● RAW DATA:

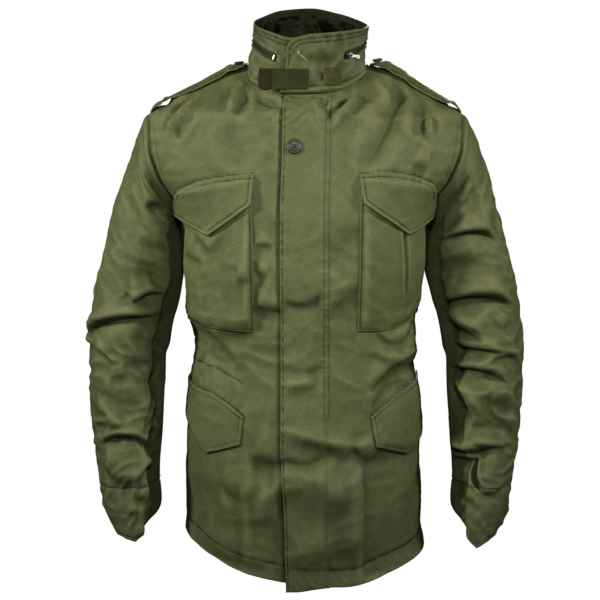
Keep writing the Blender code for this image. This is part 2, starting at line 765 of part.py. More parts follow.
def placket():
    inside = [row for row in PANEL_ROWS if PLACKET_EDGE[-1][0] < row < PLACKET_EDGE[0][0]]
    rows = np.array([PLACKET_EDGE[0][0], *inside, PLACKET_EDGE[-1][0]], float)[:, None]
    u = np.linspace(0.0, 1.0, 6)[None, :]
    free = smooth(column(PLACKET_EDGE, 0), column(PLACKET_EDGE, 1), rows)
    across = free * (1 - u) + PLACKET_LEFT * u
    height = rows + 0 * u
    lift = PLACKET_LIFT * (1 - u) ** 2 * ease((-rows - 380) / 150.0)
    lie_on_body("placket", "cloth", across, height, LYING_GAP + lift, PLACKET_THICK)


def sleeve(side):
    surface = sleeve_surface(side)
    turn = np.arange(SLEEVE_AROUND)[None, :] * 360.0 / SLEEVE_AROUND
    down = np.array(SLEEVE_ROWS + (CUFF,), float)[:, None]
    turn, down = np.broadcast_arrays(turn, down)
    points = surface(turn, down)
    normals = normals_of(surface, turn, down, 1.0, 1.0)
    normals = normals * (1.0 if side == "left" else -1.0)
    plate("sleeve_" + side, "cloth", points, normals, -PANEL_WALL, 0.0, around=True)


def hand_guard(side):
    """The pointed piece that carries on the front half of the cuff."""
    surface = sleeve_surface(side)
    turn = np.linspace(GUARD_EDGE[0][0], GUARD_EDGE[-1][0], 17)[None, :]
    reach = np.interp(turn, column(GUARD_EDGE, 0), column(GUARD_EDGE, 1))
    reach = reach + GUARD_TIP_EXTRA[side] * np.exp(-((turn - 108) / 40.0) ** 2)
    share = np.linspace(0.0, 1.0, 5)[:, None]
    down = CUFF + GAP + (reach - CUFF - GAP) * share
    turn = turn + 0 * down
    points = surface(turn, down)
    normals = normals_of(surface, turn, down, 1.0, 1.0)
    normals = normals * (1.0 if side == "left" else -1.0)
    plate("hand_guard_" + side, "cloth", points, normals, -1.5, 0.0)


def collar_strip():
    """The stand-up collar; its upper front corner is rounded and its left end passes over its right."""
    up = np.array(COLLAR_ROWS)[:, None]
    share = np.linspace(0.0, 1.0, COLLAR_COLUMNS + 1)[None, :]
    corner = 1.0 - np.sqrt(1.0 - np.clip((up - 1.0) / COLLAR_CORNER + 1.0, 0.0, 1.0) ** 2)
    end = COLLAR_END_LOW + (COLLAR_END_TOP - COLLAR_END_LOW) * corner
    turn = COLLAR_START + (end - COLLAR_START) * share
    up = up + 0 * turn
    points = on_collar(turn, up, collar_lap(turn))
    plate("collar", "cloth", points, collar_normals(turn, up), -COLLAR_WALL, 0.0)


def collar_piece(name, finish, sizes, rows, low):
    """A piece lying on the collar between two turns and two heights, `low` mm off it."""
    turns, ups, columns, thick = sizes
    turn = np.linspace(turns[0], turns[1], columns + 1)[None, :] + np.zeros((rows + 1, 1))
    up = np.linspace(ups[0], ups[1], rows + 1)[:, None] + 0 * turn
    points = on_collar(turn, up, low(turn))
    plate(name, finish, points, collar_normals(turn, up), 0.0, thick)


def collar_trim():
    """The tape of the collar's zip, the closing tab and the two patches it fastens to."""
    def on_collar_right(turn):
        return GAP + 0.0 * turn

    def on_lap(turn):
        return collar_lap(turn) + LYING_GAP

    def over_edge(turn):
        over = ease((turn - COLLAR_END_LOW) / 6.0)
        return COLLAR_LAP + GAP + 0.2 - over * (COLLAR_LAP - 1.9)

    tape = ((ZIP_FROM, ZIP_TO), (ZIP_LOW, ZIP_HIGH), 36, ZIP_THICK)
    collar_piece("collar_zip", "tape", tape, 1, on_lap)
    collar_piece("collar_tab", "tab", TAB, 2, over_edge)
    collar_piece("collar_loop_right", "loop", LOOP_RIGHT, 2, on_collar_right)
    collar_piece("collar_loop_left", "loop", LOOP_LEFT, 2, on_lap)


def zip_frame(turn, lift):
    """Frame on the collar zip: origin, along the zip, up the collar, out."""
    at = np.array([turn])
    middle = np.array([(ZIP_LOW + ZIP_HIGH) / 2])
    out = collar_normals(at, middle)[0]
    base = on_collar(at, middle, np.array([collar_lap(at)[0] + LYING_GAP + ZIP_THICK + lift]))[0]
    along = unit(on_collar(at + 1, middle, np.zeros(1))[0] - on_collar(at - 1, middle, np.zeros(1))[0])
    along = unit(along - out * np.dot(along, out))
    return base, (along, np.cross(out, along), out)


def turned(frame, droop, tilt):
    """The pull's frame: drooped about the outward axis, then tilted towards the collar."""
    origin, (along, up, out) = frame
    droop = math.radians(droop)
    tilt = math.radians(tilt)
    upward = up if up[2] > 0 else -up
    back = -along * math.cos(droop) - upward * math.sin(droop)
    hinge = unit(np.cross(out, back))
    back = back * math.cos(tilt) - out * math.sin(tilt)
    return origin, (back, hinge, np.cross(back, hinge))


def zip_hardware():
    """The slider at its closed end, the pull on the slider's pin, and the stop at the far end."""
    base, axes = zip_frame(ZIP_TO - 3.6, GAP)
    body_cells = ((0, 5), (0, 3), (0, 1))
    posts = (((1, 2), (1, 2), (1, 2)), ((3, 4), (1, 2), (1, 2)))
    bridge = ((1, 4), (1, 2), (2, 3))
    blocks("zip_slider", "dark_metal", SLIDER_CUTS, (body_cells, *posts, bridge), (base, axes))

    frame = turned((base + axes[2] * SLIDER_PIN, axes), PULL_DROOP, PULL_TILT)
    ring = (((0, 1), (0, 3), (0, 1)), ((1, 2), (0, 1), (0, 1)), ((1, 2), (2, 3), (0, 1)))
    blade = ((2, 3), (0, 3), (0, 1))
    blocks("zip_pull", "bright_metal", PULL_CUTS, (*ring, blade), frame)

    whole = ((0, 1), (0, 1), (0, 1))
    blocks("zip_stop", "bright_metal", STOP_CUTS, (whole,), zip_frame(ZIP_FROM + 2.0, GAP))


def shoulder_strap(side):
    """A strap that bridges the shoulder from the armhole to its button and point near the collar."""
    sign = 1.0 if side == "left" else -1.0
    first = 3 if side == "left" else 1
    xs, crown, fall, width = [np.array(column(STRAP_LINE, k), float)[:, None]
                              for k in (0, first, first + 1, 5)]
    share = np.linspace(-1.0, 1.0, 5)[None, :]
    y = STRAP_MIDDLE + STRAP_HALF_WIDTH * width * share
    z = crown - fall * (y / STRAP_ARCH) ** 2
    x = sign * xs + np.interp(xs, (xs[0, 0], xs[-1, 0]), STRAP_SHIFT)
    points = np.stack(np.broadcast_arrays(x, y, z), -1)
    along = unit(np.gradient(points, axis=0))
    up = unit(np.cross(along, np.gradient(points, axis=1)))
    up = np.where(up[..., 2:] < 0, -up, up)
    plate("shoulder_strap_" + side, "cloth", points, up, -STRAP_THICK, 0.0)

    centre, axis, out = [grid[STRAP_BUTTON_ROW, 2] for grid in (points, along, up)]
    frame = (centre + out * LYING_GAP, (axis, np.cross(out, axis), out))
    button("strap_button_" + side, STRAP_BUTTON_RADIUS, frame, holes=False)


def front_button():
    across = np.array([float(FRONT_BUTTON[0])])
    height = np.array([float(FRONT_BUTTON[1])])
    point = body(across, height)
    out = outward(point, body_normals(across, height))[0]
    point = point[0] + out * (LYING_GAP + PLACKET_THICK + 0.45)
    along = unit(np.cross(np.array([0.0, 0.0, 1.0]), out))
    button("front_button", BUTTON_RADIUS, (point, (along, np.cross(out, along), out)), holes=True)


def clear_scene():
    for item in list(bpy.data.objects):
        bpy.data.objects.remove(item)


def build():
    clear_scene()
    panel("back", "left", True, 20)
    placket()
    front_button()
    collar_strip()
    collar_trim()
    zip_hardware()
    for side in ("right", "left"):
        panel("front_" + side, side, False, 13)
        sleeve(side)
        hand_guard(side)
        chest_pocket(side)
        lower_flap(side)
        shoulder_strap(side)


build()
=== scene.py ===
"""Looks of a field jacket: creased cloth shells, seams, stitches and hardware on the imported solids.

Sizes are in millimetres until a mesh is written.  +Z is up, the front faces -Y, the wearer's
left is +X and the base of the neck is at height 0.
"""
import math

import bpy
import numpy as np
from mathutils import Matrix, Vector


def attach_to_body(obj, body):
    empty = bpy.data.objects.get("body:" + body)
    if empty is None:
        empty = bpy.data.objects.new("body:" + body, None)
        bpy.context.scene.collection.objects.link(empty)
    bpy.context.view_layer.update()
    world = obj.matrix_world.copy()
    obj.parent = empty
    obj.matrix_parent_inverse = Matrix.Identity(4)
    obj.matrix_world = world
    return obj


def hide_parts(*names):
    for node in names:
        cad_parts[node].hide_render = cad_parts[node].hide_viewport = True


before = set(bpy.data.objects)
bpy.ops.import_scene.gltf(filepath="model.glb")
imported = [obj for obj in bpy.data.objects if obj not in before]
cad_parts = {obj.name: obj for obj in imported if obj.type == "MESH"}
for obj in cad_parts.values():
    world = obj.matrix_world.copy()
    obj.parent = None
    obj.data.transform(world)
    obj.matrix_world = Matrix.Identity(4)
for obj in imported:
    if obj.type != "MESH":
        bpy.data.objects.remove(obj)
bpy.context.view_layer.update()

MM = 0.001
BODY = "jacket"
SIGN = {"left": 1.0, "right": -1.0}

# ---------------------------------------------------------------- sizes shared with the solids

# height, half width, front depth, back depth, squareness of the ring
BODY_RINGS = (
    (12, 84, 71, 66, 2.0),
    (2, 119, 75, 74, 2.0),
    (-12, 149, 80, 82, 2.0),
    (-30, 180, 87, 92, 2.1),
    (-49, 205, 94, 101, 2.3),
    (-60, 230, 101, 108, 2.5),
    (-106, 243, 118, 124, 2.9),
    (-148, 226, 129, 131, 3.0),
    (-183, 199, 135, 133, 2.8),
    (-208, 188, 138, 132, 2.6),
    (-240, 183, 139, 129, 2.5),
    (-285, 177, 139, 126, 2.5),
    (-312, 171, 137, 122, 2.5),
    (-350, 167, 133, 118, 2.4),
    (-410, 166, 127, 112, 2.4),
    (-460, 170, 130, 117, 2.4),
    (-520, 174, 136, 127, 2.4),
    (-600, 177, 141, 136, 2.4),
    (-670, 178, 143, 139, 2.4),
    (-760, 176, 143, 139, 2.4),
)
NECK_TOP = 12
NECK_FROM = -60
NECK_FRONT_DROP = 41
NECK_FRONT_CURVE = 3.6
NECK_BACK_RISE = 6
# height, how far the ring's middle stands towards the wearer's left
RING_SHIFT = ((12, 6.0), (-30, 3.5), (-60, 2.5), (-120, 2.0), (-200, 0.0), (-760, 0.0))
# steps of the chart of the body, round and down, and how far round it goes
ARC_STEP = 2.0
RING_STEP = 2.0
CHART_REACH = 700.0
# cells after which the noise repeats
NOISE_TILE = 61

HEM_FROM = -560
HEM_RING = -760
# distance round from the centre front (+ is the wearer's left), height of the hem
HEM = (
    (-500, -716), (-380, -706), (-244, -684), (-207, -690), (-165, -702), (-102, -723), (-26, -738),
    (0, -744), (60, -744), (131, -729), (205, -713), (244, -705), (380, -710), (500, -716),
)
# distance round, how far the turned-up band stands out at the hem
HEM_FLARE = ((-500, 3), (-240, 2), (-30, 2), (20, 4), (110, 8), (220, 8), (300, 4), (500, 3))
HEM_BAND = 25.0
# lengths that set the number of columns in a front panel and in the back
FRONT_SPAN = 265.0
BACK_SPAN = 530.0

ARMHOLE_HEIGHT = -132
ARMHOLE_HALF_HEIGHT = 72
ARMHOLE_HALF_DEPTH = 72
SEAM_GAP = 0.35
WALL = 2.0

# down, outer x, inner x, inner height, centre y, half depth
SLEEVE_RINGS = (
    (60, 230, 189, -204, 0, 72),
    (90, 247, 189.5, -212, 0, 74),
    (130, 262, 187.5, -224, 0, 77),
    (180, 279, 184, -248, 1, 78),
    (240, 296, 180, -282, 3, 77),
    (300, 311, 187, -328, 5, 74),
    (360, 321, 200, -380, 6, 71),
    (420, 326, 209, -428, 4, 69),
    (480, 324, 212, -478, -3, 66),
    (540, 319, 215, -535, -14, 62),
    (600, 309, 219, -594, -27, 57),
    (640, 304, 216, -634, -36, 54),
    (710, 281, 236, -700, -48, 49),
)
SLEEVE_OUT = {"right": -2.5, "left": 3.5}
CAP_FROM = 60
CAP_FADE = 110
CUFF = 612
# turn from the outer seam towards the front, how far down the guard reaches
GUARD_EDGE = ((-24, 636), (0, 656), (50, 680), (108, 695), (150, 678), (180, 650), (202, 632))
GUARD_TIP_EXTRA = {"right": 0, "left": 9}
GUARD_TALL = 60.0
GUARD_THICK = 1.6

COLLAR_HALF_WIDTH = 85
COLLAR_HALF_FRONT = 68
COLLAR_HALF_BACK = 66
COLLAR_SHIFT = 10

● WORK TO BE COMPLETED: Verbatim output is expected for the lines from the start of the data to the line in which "LYING_GAP + lift, PLACKET_THICK)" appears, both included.

● RESPONSE BELOW:
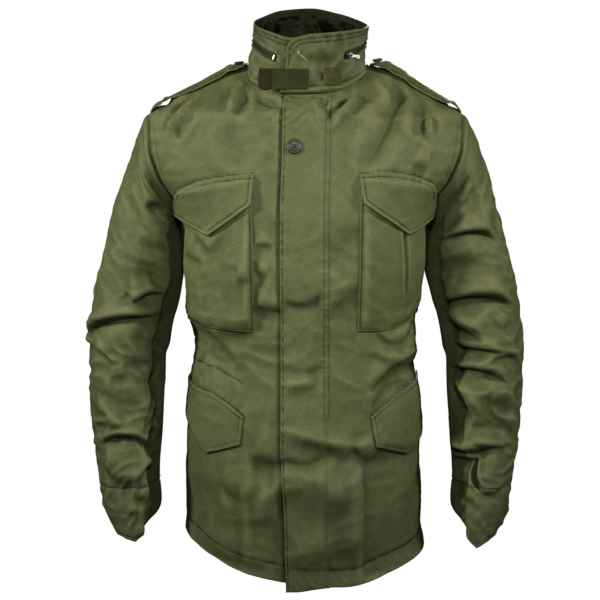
Keep writing the Blender code for this image. This is part 2, starting at line 765 of part.py. More parts follow.
def placket():
    inside = [row for row in PANEL_ROWS if PLACKET_EDGE[-1][0] < row < PLACKET_EDGE[0][0]]
    rows = np.array([PLACKET_EDGE[0][0], *inside, PLACKET_EDGE[-1][0]], float)[:, None]
    u = np.linspace(0.0, 1.0, 6)[None, :]
    free = smooth(column(PLACKET_EDGE, 0), column(PLACKET_EDGE, 1), rows)
    across = free * (1 - u) + PLACKET_LEFT * u
    height = rows + 0 * u
    lift = PLACKET_LIFT * (1 - u) ** 2 * ease((-rows - 380) / 150.0)
    lie_on_body("placket", "cloth", across, height, LYING_GAP + lift, PLACKET_THICK)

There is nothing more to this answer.